Es aquí en donde inserto la necesidad de introducir en la reflexión ética a la felicidad no sólo como un derecho sino como un deber. El sufrimiento no se guarda en compartimentos estancos, más bien es como un mal olor que no podemos evitar que se expanda e intoxique nuestro entorno.

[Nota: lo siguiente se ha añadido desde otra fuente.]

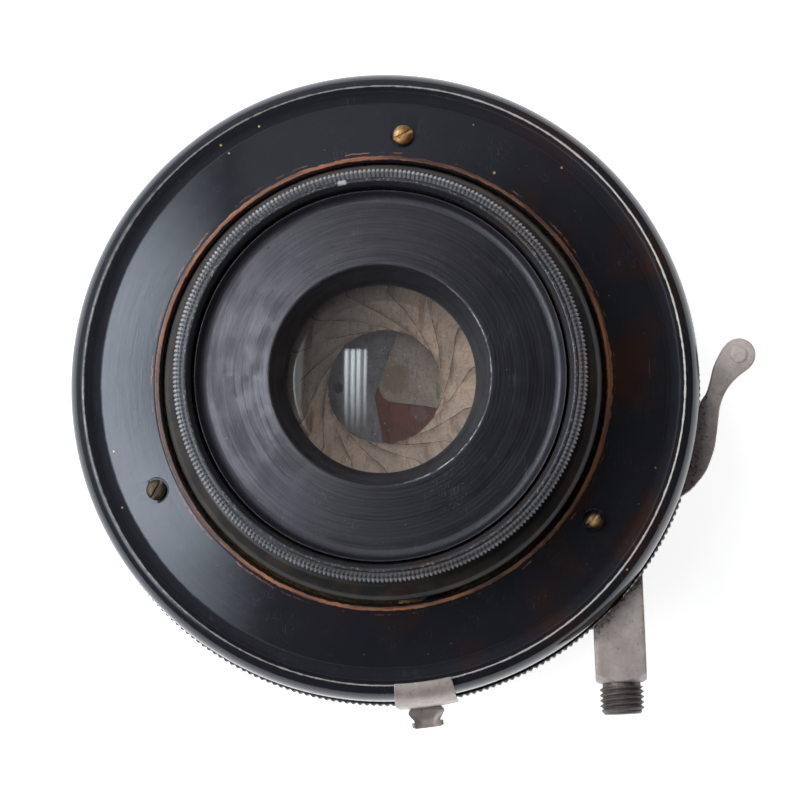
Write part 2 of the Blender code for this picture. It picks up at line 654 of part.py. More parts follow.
BLACK_ENAMEL = material("black_enamel", (0.012, 0.012, 0.015), 0.2, 0.0)
BRASS = material("brass", (0.55, 0.36, 0.14), 0.35, 1.0)
NICKEL = material("aged_nickel", (0.36, 0.31, 0.29), 0.45, 1.0)
BLADE_STEEL = material("blade_steel", (0.42, 0.36, 0.29), 0.5, 0.8)
GLASS = material("glass", (0.85, 0.9, 0.92), 0.03, 0.0)

AXIS = bpy.data.objects.new("optical_axis", None)
AXIS.location = (AXIS_X * MM, AXIS_Y * MM, 0)
bpy.context.scene.collection.objects.link(AXIS)

make_case()
make_back_screws()
make_rear_cell()
make_front_cell()
make_plates()
make_speed_ring()
make_iris()
make_pointer()
make_shutter()
make_release()
make_gears()
make_main_spring()
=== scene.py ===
"""Looks for the portrait lens in its round leaf shutter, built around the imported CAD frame.

Profiles and outlines are in millimetres from the optical axis, with the height above the front rim.
"""

import contextlib
import json
from math import asin, atan, atan2, cos, degrees, pi, radians, sin, sqrt

import bmesh
import bpy
import numpy as np
from mathutils import Matrix, Vector
from mathutils.geometry import convex_hull_2d, tessellate_polygon


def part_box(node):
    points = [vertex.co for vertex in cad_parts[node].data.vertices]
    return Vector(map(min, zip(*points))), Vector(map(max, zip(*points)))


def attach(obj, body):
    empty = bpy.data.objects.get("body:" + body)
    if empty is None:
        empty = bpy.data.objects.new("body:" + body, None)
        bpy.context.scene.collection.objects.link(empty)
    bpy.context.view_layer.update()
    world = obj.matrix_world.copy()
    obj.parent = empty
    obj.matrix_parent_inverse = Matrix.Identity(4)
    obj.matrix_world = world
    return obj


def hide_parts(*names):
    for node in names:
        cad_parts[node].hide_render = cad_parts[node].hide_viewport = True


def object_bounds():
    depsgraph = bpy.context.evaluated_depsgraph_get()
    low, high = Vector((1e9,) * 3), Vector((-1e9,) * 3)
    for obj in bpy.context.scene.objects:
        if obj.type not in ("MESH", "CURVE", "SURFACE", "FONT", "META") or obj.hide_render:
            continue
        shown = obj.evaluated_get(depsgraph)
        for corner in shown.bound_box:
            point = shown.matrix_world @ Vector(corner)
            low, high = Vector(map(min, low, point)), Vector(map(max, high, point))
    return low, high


MM = 0.001
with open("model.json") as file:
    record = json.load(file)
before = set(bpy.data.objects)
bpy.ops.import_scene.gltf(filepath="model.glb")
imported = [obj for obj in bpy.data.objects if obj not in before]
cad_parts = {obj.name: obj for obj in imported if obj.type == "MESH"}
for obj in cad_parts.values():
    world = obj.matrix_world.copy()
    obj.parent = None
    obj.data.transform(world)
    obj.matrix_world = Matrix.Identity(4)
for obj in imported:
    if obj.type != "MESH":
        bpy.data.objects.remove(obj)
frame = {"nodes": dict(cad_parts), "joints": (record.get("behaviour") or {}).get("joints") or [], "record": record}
cad_low, cad_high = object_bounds()
RECORD = frame["record"]
JOINTS = {joint["name"]: joint for joint in frame["joints"]}
BODY_OF = {n: b for b, nodes in RECORD["behaviour"]["bodies"].items() for n in nodes}
SLOT_OF = {part["node"]: part["material_slot"] for part in RECORD["subparts"]}
AXIS = Vector(JOINTS["iris_control_turn"]["pos_m"][:2]) / MM


# Geometry helpers

def polar(radius, angle):
    return np.array([radius * cos(radians(angle)), radius * sin(radians(angle))])


def turn(points, angle):
    c, s = cos(radians(angle)), sin(radians(angle))
    points = np.asarray(points, float)
    return np.stack([c * points[..., 0] - s * points[..., 1], s * points[..., 0] + c * points[..., 1]], -1)


def arc(radius, start, end, count, centre=(0, 0)):
    angles = np.radians(np.linspace(start, end, count + 1))
    return np.stack([centre[0] + radius * np.cos(angles), centre[1] + radius * np.sin(angles)], 1)


def oval(centre, radii, start, end, count):
    return [(centre[0] + radii[0] * cos(t), centre[1] + radii[1] * sin(t))
            for t in np.radians(np.linspace(start, end, count))]


def circle(radius, centre=(0, 0), count=48):
    return arc(radius, 0, 360, count, centre)[:-1]


def rounded(points, steps=4):
    """A closed outline whose corners are rounded: a point's third number is how far its corner is cut."""
    found = []
    for i, point in enumerate(points):
        corner = np.array(point[:2], float)
        cut = point[2] if len(point) > 2 else 0
        if cut == 0:
            found.append(corner)
            continue
        before, after = np.array(points[i - 1][:2]), np.array(points[(i + 1) % len(points)][:2])
        back, ahead = before - corner, after - corner
        cut = min(cut, 0.48 * np.linalg.norm(back), 0.48 * np.linalg.norm(ahead))
        first = corner + back / np.linalg.norm(back) * cut
        last = corner + ahead / np.linalg.norm(ahead) * cut
        for t in np.linspace(0, 1, steps + 1):
            found.append((1 - t) ** 2 * first + 2 * t * (1 - t) * corner + t * t * last)
    return np.array(found)


def smooth_line(rows, steps=8):
    """Catmull-Rom rows through the given rows."""
    rows = np.array(rows, float)
    found = []
    for i in range(len(rows) - 1):
        a, b, c, d = rows[max(i - 1, 0)], rows[i], rows[i + 1], rows[min(i + 2, len(rows) - 1)]
        for t in np.arange(steps) / steps:
            found.append(0.5 * (2 * b + (c - a) * t + (2 * a - 5 * b + 4 * c - d) * t**2
                                + (3 * b - a - 3 * c + d) * t**3))
    return np.array(found + [rows[-1]])


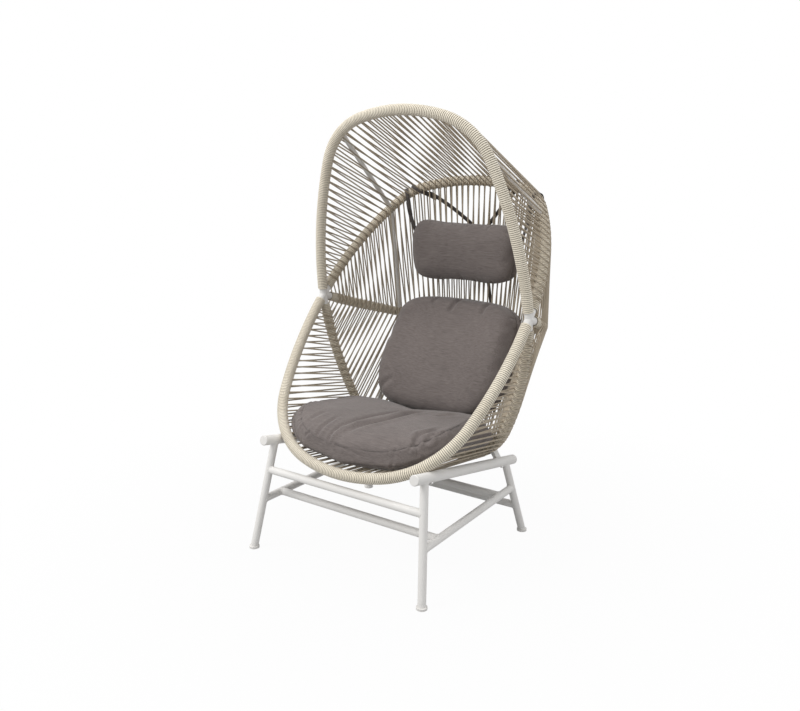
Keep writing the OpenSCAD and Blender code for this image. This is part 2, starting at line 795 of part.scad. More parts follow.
side_rail(left);  // side_rail_left
side_rail(right);  // side_rail_right
rail_end_caps();
leg(left, front);  // leg_front_left
leg(right, front);  // leg_front_right
leg(left, rear);  // leg_rear_left
leg(right, rear);  // leg_rear_right
foot_glides();
front_rail();
rear_rail();
side_stretcher(left);  // side_stretcher_left
side_stretcher(right);  // side_stretcher_right
cross_tube(front);  // cross_tube_front
cross_tube(rear);  // cross_tube_rear
hub_joint(left);  // hub_left
hub_joint(right);  // hub_right
hoop(HOOD);  // hood_hoop
hoop(ARCH);  // arch_hoop
hoop(BELT);  // belt_hoop
hoop(REAR);  // rear_hoop
hoop(FRONT);  // front_hoop
wrap(HOOD);  // hood_wrap
wrap(ARCH);  // arch_wrap
wrap(BELT);  // belt_wrap
wrap(REAR);  // rear_wrap
wrap(FRONT);  // front_wrap
cords(HOOD, ARCH);  // hood_cords
cords(ARCH, BELT);  // back_cords
cords(BELT, REAR);  // lumbar_cords
cords(REAR, FRONT);  // seat_cords
rib(left, HOOD, rib_hood_x, ARCH, rib_arch_x);  // hood_rib_left
rib(right, HOOD, rib_hood_x, ARCH, rib_arch_x);  // hood_rib_right
rib(left, ARCH, rib_arch_x, BELT, rib_belt_x);  // back_rib_left
rib(right, ARCH, rib_arch_x, BELT, rib_belt_x);  // back_rib_right
rib(left, BELT, rib_belt_x, REAR, rib_rear_x);  // lumbar_rib_left
rib(right, BELT, rib_belt_x, REAR, rib_rear_x);  // lumbar_rib_right
shell_bracket(left);  // shell_bracket_left
shell_bracket(right);  // shell_bracket_right
shell_bolts();
seat_cushion();
back_cushion();
headrest();
headrest_strap(left);  // headrest_strap_left
headrest_strap(right);  // headrest_strap_right
stay_strap(left);  // stay_strap_left
stay_strap(right);  // stay_strap_right
stay_strap_tail();
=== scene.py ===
import bpy
import bmesh
import json
import math
import numpy as np
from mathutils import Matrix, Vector, noise
from mathutils.bvhtree import BVHTree

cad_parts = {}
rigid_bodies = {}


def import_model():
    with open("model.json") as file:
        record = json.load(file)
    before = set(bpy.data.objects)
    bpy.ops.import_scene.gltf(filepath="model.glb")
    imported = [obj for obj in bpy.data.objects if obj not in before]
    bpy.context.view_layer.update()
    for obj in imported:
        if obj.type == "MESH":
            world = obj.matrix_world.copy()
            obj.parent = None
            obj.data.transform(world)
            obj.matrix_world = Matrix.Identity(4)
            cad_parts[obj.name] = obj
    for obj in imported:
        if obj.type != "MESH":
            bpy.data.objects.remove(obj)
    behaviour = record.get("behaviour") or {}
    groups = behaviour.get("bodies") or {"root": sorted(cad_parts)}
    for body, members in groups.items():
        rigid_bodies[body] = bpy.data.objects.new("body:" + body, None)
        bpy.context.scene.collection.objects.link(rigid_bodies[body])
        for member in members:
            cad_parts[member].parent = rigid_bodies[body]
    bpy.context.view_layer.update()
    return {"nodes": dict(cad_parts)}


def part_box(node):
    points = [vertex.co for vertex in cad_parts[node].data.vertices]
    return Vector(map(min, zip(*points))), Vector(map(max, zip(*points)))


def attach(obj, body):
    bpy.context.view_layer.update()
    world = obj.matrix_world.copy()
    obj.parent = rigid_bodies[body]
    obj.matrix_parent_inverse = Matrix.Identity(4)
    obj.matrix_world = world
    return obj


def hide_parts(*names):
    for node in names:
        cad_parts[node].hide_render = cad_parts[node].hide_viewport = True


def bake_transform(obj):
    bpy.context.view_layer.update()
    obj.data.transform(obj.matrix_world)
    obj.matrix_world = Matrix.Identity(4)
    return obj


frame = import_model()

MM = 0.001
ROOT = "frame"

# Sizes of the chair, the same as in the part's source, in metres
TUBE_R = 12.5 * MM
RAIL_R = 16 * MM
CORD_R = 2 * MM
WRAP_R = TUBE_R + 0.1 * MM + 2 * CORD_R
CORD_OFF = WRAP_R + 0.5 * MM + CORD_R
HUB_HALF = 403 * MM
# How far the source's origin lies in front of the middle of the chair's box, in mm
SHIFT_Y = 102.199
HUB_Y = (144 - SHIFT_Y) * MM
HUB_Z = 769.425 * MM
CORD_START = 62 * MM
TURNS = 62
# A hoop: its plane's tilt, its turn at the hub, and the radius and turn of its first two arcs
HOOD = (99.6, -1.9, 1.380, 19.9, 0.226, 52.2)
ARCH = (46.7, 0.1, 0.861, 29.7, 0.188, 44.7)
BELT = (-18.0, 2.6, 0.377, 20.2, 0.359, 48.6)
REAR = (-81.6, -2.5, 1.014, 23.0, 0.207, 48.6)
FRONT = (-132.8, 1.8, 1.293, 17.2, 0.304, 58.7)


# The bent hoops

def hoop_arcs(h):
    """The three arcs of a half hoop: radius, centre x, centre y, start and end angle in radians."""
    a0 = math.radians(-h[1])
    a1 = a0 + math.radians(h[3])
    a2 = a1 + math.radians(h[5])
    x1 = HUB_HALF - h[2] * (math.cos(a0) - math.cos(a1))
    y1 = h[2] * (math.sin(a1) - math.sin(a0))
    x2 = x1 - h[4] * (math.cos(a1) - math.cos(a2))
    y2 = y1 + h[4] * (math.sin(a2) - math.sin(a1))
    crown = x2 / math.cos(a2)
    return [
        (h[2], HUB_HALF - h[2] * math.cos(a0), -h[2] * math.sin(a0), a0, a1),
        (h[4], x1 - h[4] * math.cos(a1), y1 - h[4] * math.sin(a1), a1, a2),
        (crown, 0.0, y2 - crown * math.sin(a2), a2, math.pi / 2),
    ]


def half_length(h):
    return sum(a[0] * (a[4] - a[3]) for a in hoop_arcs(h))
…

Cuando se explica la ética de Kant se pasa por alto un elemento importante de ella. Aunque el puntual filósofo de Königsberg rechazó a la felicidad como fundamento de la moral admitió la necesidad de considerar a la felicidad como un deber secundario. ¡Nada menos que un deber! Él explicaba que aunque uno debe actuar en el ámbito de la moral impelido por el deber de “la universalización de la norma” había situaciones, en las que ese deber no intervenía en absoluto: si me gusta ver el fútbol o jugar al tenis ¿realizo un acto inmoral si satisfago mis aficiones? En esta decisión no interviene aparentemente la moral y preguntarse sobre el principio de universalidad en este contexto no tiene sentido... entonces ¿qué? Bueno, Kant decía que en este caso, el sujeto debía de optar por buscar su felicidad... repito debía. Esto era así, según Kant, porque un individuo feliz tendría la tendencia a obrar moralmente, es necesario fortificar esa tendencia; o mejor dicho, no es necesario fortificar esa tendencia es un deber hacerlo.

En definitiva, que la felicidad puede llegar a considerarse un deber para evitar la amargura ha sido la tesis que he querido defender en estos dos post. La amargura es una fuente de sufrimiento tanto para el individuo que la sufre como para los que les rodean; combatir esa amargura en uno mismo y en los demás es un deber ético. ¿Cabe mayor deber moral que evitar el sufrimiento?